The Art Base’s North Gallery presents guest curator of 2022 Teresa Booth Brown’s brainchild, “The Game Show,” featuring an eclectic mix of works, some of which are interactive, from 12 local artists. “The Game Show was created to highlight fun and games as an important form of human interaction,” Booth Brown said. “Taking inspiration from the enjoyment and humor, which traditional game entertainment provides, artists were asked to create games and/or ‘play’ with new ideas in their work.
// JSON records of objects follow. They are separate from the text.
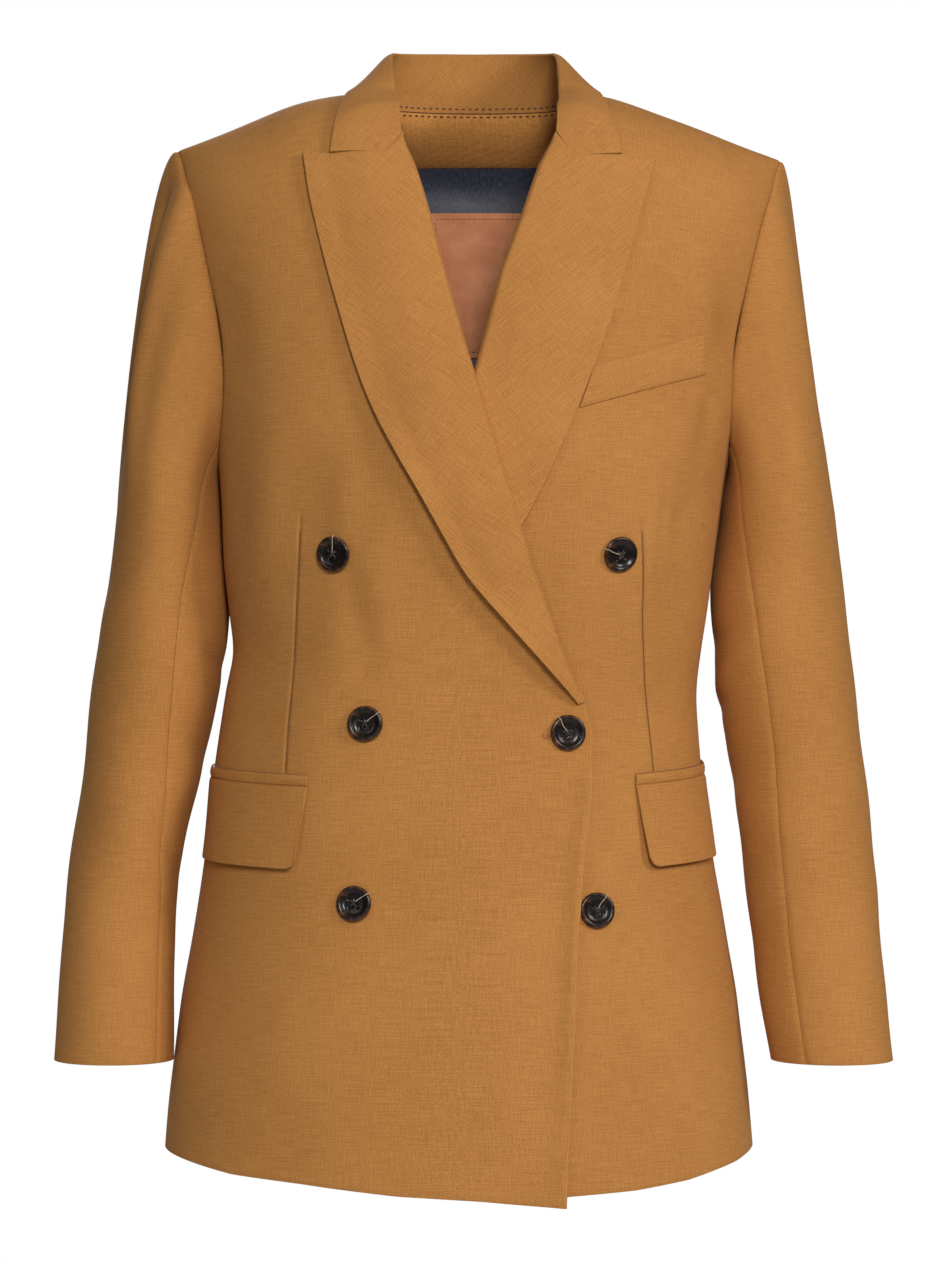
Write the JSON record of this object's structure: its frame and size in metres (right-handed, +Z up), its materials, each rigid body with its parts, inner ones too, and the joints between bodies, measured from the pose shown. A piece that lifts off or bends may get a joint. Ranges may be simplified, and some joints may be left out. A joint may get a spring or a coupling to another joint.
{
  "type": "double breasted blazer",
  "caption": "Double breasted wool blazer with peaked lapels, breast welt, flap pockets and horn buttons, filled out as worn with nobody in it, open at neck, hem and cuffs",
  "frame": {"origin": "middle of the neck at the height of the neck points, where the wearer's shoulders hold the blazer up", "axes": "+Z up; -Y is the front; +X is to the viewer's right in the picture, which is the wearer's left"},
  "size_m": [0.5624, 0.2522, 0.7725],
  "materials": {
    "wool": "plain weave camel wool with fine slubs, matt",
    "lapel_wool": "the same wool, its weave running on the slant over lapels and collar, matt",
    "lining_satin": "navy satin lining, soft sheen",
    "leather": "tan suede-like leather, matt",
    "button_horn": "dark brown horn, polished, a little see-through at the rim"
  },
  "bodies": {
    "root": {"front_right": "wool", "front_left": "wool", "back_right": "wool", "back_left": "wool", "sleeve_upper_right": "wool", "sleeve_upper_left": "wool", "sleeve_under_right": "wool", "sleeve_under_left": "wool", "lapel_right": "lapel_wool", "lapel_left": "lapel_wool", "collar_leaf": "lapel_wool", "collar_stand": "wool", "neck_facing": "wool", "lining_back": "lining_satin", "label_patch": "leather", "breast_welt": "wool", "pocket_jet_right": "wool", "pocket_jet_left": "wool", "pocket_flap_right": "wool", "pocket_flap_left": "wool", "button_1": "button_horn", "button_2": "button_horn", "button_3": "button_horn", "button_4": "button_horn", "button_5": "button_horn", "button_6": "button_horn"}
  },
  "joints": []
}
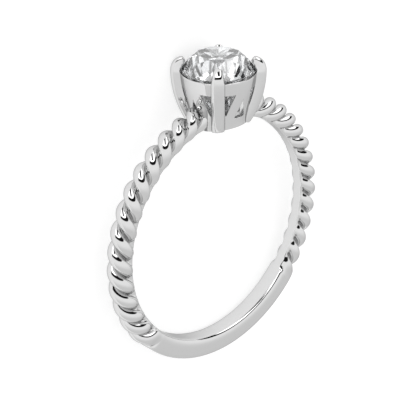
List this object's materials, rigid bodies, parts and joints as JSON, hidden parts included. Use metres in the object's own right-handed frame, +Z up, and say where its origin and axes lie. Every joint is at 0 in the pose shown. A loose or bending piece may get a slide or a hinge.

What a game is and what can be considered to belong to the world of games was left up to individual artists to decide. Board games without rules, peace-forward chess, tiny robotics, and crazy crafts are amongst the interpretations in the gallery. I hope that visitors to the show will be delighted in their interaction with the creations of artists in the show.”

Teresa Booth Brown
Courtesy photo


Steely Dead, 9:30 p.m. Nov. 11

Belly Up ushers in a sonic fusion of the Grateful Dead and Steely Dan. The structure, arrangement and precise studio recordings of rock legends Steely Dan are cross-pollinated with the Grateful Dead’s free-flowing, melodic improvisation, and song segues. Steely Dead merges these major concepts together while infusing the influence unto each band. For example, it might take the Grateful Dead’s rocking set ender Deal and Steely Dan’s Reelin’ In the Years, creating the mashup Dealin’ in the Years. Steely Dead is committed to the nuances of both bands while remaining playful with jam segues between songs and delivering a unique musical blend. $10-$40,


Message in a Bottle: Author Visit with Jill Sheeley, 1-2:30 p.m. Nov. 5

Local author Jill Sheeley will discuss her Young Adult novel The Blue Bottle. Fifth to 12th graders can decorate their own bottle and write a secret message to put inside, at the Basalt Library.